Table of Contents |
---|
Background:
Early on in ServiceNow implementation, somehow we used some bad sources of userdata. Bad in that there are netids in that data that are colliding with newer netids.
...
- Go to ServiceNow, ideally not PROD instance, and login as admin user.
- Navigate to application filter (top left corner), type in sys_user.list to dump the user table.
- This will find potentially 200k or so entries, and you cannot export that many accounts.
- Define a filter, which shows you a subset of users. Here's a way: "NetID starts with b"
- Apply that filter, which limited me down to 7715 hits
- Right click on the results page, along the column headers.
- You will get a new menu, with an Export submenu
- Pick CSV out of that list
- Choose to download the export
How to rebuild a user_sys locally
I had a collection of .csv files with fewer than 50k entries, but it's nicer to work with the full set when performing queries.
Code Block |
---|
cat users_starts_numeric.csv users_starts_with_a-c.csv users_starts_with_d-i.csv users_starts_with_j-l.csv users_starts_with_m-r.csv users_starts_with_s-z.csv > all_users.csv
# catch the header lines, and delete all but the first one
grep -n user_name all_users.csv
sed "175824d;127985d;81587d;41395d;125d" all_users.csv > all_users_one_header.csv
cut -d, -f1 all_users_one_header.csv > all_users_just_usernames.csv
|
How to parse the export csv with a subset of the user table...
...
Code Block |
---|
sed "s/\ //g" valid-IST1-netids.csv > valid-IST1-netids_stripped_whitespace.csv cat valid-IST1-netids_stripped_whitespace.csv | sed "2,50d" > valid-IST1-netids_stripped_whitespace_start_with_a_through_z.csv |
I had to cleanup my dump from Service Now to get just the fields I wanted...
Code Block |
---|
cat a_through_z.csv | awk -F'","' '{print $1","$10",\""$12}' > a_through_z_netids_active_createdate_with_garbage.csv cat a_through_z_netids_active_createdate_with_garbage.csv | sed 's/^"//g' > a_through_z_netids_active_createdate.csv |
Code Block |
---|
mysql -uroot (no password initially).
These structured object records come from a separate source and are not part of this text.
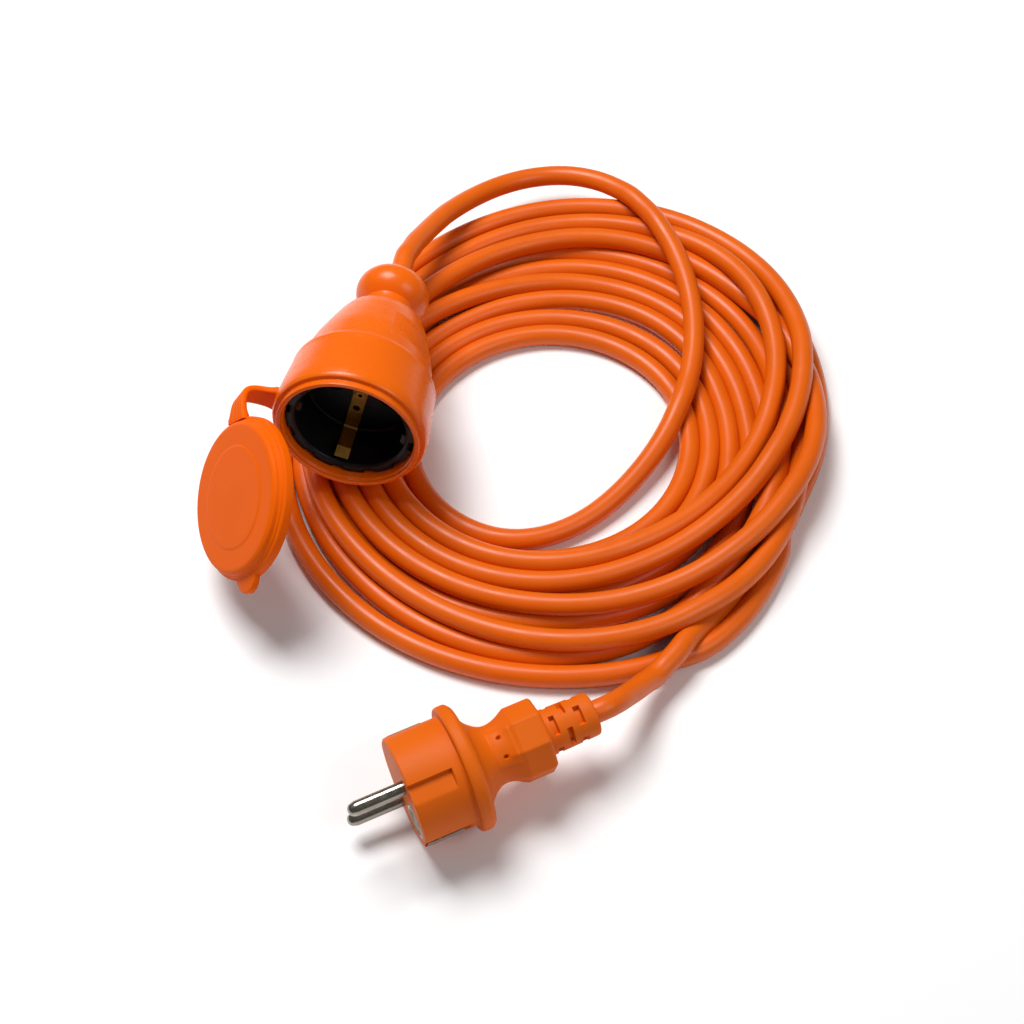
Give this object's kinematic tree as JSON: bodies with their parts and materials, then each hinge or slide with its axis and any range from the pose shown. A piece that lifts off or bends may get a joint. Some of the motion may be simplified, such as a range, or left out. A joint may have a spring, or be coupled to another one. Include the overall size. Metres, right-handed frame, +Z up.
{
  "type": "extension cord",
  "caption": "Outdoor mains extension cord: earthed coupling with a hinged flap lid, loosely coiled rubber cord and moulded earthed plug",
  "frame": {"origin": "bottom centre of the box round the coupling, its lid and the plug, on the floor that the coil and the plug lie on", "axes": "+Z up; +Y from the plug towards the far side of the coil; +X to the right as seen with the plug nearest; the mouth looks towards -Y"},
  "size_m": [0.2262, 0.303, 0.0727],
  "materials": {
    "moulding": "moulded orange PVC, satin gloss",
    "sheath": "extruded orange sheath, satin",
    "insert": "black moulded polyamide",
    "bridge": "grey moulded polyamide",
    "brass": "stamped brass",
    "nickel": "nickel plated brass",
    "core_brown": "brown core insulation",
    "core_blue": "blue core insulation",
    "core_green_yellow": "green and yellow core insulation"
  },
  "bodies": {
    "cord_set": {"coupling_body": "moulding", "socket_insert": "insert", "contact_cover": "insert", "earth_strip": "brass", "earth_rivet": "brass", "socket_live_contact": "brass", "socket_live_ferrule": "brass", "socket_live_core": "core_brown", "socket_neutral_contact": "brass", "socket_neutral_ferrule": "brass", "socket_neutral_core": "core_blue", "socket_earth_ferrule": "brass", "socket_earth_core": "core_green_yellow", "socket_sheath_end": "sheath", "strap_bell_half": "moulding", "plug_body": "moulding", "pin_bridge": "bridge", "earth_side_clips": "nickel", "earth_receptacle": "nickel", "plug_live_pin": "nickel", "plug_live_core": "core_brown", "plug_neutral_pin": "nickel", "plug_neutral_core": "core_blue", "plug_earth_core": "core_green_yellow", "plug_sheath_end": "sheath", "cord_coil": "sheath", "coupling_lead": "sheath", "plug_lead": "sheath"},
    "lid": {"flap_lid": "moulding", "strap_lid_half": "moulding"}
  },
  "joints": [
    {"name": "lid_hinge", "type": "hinge", "parent": "cord_set", "child": "lid", "pos_m": [-0.04954, 0.04268, 0.04857], "axis": [-0.1414, 0.4508, -0.8814], "range_deg": [-73, 0]}
  ]
}
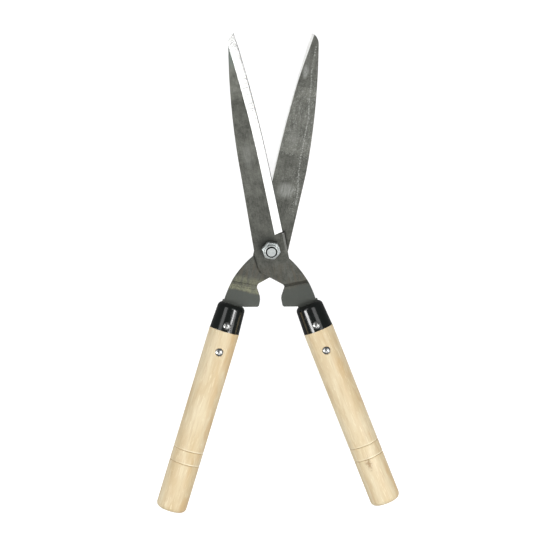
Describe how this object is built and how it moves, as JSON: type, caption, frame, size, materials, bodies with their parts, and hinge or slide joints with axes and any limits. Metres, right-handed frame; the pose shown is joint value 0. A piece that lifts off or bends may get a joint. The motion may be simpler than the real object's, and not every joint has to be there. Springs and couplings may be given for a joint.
{
  "type": "hedge shears",
  "caption": "Two-handed hedge shears: two long ground blades crossing at a lock-nut pivot, bent tangs with stop tabs, black ferrules and turned wooden handles.",
  "frame": {"origin": "on the pivot axis, at the underside of the pivot bolt's head", "axes": "+Z along the pivot axis from the bolt head to the nut; +Y midway between the two blades, towards their tips; +X to the right seen from the nut side"},
  "size_m": [0.2401, 0.4648, 0.0849],
  "materials": {
    "blade_steel": "dark rolled steel, heat tinted at the tang, with a bright polished bevel along the cutting edge",
    "ferrule_black": "smooth high gloss black",
    "handle_wood": "pale turned hardwood, fine sanded with a thin clear coat",
    "rivet_steel": "bright nickel plated",
    "pivot_zinc": "bright zinc plated",
    "insert_nylon": "satin nylon"
  },
  "bodies": {
    "rear_half": {"rear_blade": "blade_steel", "rear_ferrule": "ferrule_black", "rear_handle": "handle_wood", "rear_ferrule_rivet": "rivet_steel", "rear_ferrule_burr": "rivet_steel", "rear_handle_rivet": "rivet_steel", "rear_handle_burr": "rivet_steel", "pivot_bolt": "pivot_zinc", "pivot_washer": "pivot_zinc", "pivot_nut": "pivot_zinc", "nut_insert": "insert_nylon"},
    "front_half": {"front_blade": "blade_steel", "front_ferrule": "ferrule_black", "front_handle": "handle_wood", "front_ferrule_rivet": "rivet_steel", "front_ferrule_burr": "rivet_steel", "front_handle_rivet": "rivet_steel", "front_handle_burr": "rivet_steel"}
  },
  "joints": [
    {"name": "pivot", "type": "hinge", "parent": "rear_half", "child": "front_half", "pos_m": [0, 0, 0.01165], "axis": [0, 0, 1], "range_deg": [-22.4, 90]}
  ]
}
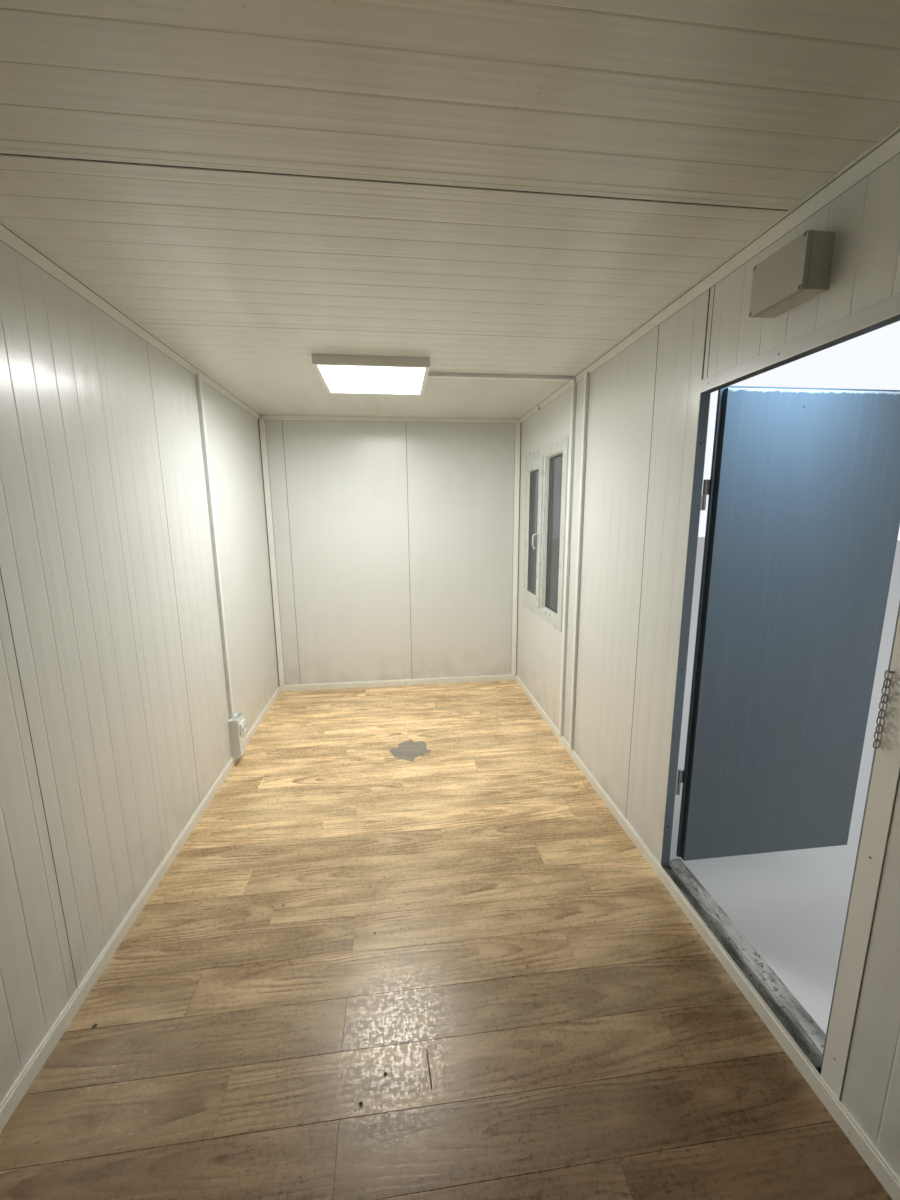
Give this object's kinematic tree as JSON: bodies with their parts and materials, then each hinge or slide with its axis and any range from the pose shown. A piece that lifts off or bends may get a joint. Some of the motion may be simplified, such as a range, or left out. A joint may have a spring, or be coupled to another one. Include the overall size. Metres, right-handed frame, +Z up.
{
  "type": "portable site cabin",
  "caption": "One-room portable site cabin of insulated ribbed panels on a steel frame, with an outward door, a two-light window, ceiling lamp and surface wiring.",
  "frame": {"origin": "middle of the base frame's underside, on the ground", "axes": "+X to the wall with the door and the window, +Y along the cabin to its far end wall, +Z up"},
  "size_m": [3.3025, 6.058, 2.8],
  "materials": {
    "frame_steel": "anthracite paint on folded steel, satin",
    "galvanised_sheet": "galvanised sheet, dull spangle",
    "floor_core": "raw board",
    "floor_finish": "wood-look vinyl planks, satin, worn",
    "panel_sheet": "off-white coated steel sheet, glossy, fine ribs",
    "door_frame_steel": "dark grey painted steel",
    "room_trim": "off-white folded sheet",
    "threshold_paint": "white paint, scuffed to grey",
    "door_paint": "light grey painted sheet",
    "hinge_steel": "zinc plated",
    "handle_metal": "satin aluminium",
    "chain_steel": "zinc plated, bright",
    "window_plastic": "white window plastic, satin",
    "window_glass": "clear double glazing",
    "lamp_body": "white powder coat",
    "lamp_diffuser": "opal diffuser, lit",
    "trunking_plastic": "off-white plastic",
    "box_plastic": "light grey plastic"
  },
  "bodies": {
    "cabin": {"base_side_rails": "frame_steel", "base_end_rails": "frame_steel", "floor_joists": "frame_steel", "fork_pockets": "frame_steel", "under_floor_sheets": "galvanised_sheet", "bottom_corner_castings": "frame_steel", "top_corner_castings": "frame_steel", "corner_posts": "frame_steel", "floor_board": "floor_core", "floor_covering": "floor_finish", "left_wall": "panel_sheet", "far_end_wall": "panel_sheet", "near_end_wall": "panel_sheet", "right_wall_far_panels": "panel_sheet", "right_wall_near_panels": "panel_sheet", "window_panel": "panel_sheet", "over_door_panel": "panel_sheet", "over_door_fillers": "panel_sheet", "door_frame": "door_frame_steel", "door_trim": "room_trim", "door_threshold": "threshold_paint", "hinge_frame_halves": "hinge_steel", "door_chain": "chain_steel", "window_frame": "window_plastic", "window_sash": "window_plastic", "window_panes": "window_glass", "window_handle": "window_plastic", "skirtings": "room_trim", "ceiling_trims": "room_trim", "corner_trims": "room_trim", "roof_side_rails": "frame_steel", "roof_end_rails": "frame_steel", "roof_sheet": "galvanised_sheet", "ceiling_panels": "panel_sheet", "lamp_housing": "lamp_body", "lamp_panel": "lamp_diffuser", "lighting_trunking": "trunking_plastic", "right_wall_trunking": "trunking_plastic", "left_wall_trunking": "trunking_plastic", "socket_box": "trunking_plastic", "junction_box": "box_plastic", "junction_box_lid": "box_plastic"},
    "door": {"door_leaf": "door_paint", "door_handle": "handle_metal", "hinge_leaf_halves": "hinge_steel"}
  },
  "joints": [
    {"name": "door_hinge", "type": "hinge", "parent": "cabin", "child": "door", "pos_m": [1.2165, 0.416, 0], "axis": [0, 0, 1], "range_deg": [-90, 80]}
  ]
}
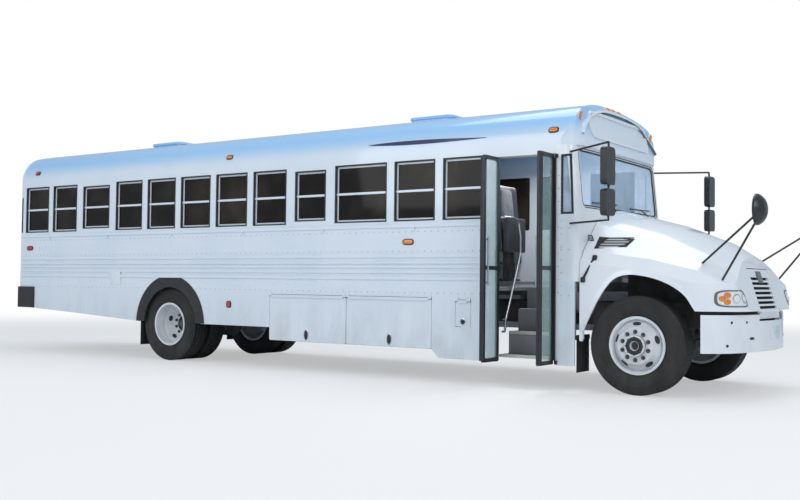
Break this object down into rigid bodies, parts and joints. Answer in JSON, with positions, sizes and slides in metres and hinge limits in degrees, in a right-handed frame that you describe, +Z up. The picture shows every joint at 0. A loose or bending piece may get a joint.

CREATE DATABASE service_now_duplicates; use service_now_duplicates; create table legit_netids ( netid VARCHAR(15) ); create table netids_from_service_now(netid VARCHAR(15),active ENUM('true','false'),creation DATETIME); create table netids_in_sn_not_in_idm (netid VARCHAR(15)); create table uniq_between_both_sets (netid VARCHAR(15),source VARCHAR(25)); LOAD DATA INFILE '/Users/db692/service_now_duplicates/round_four/valid-IST1-netids_stripped_whitespace_start_with_a_through_z.csv' INTO TABLE service_now_duplicates.legit_netids; LOAD DATA INFILE '/Users/db692/service_now_duplicates/round_four/a_through_z_netids_active_createdate.csv' INTO TABLE service_now_duplicates.netids_from_service_now FIELDS TERMINATED BY "," OPTIONALLY ENCLOSED BY '"'; delete from netids_from_service_now WHERE netid="user_name"; delete from legit_netids WHERE netid="USERNAME"; |
Now we're loaded and ready to start doing some set logic.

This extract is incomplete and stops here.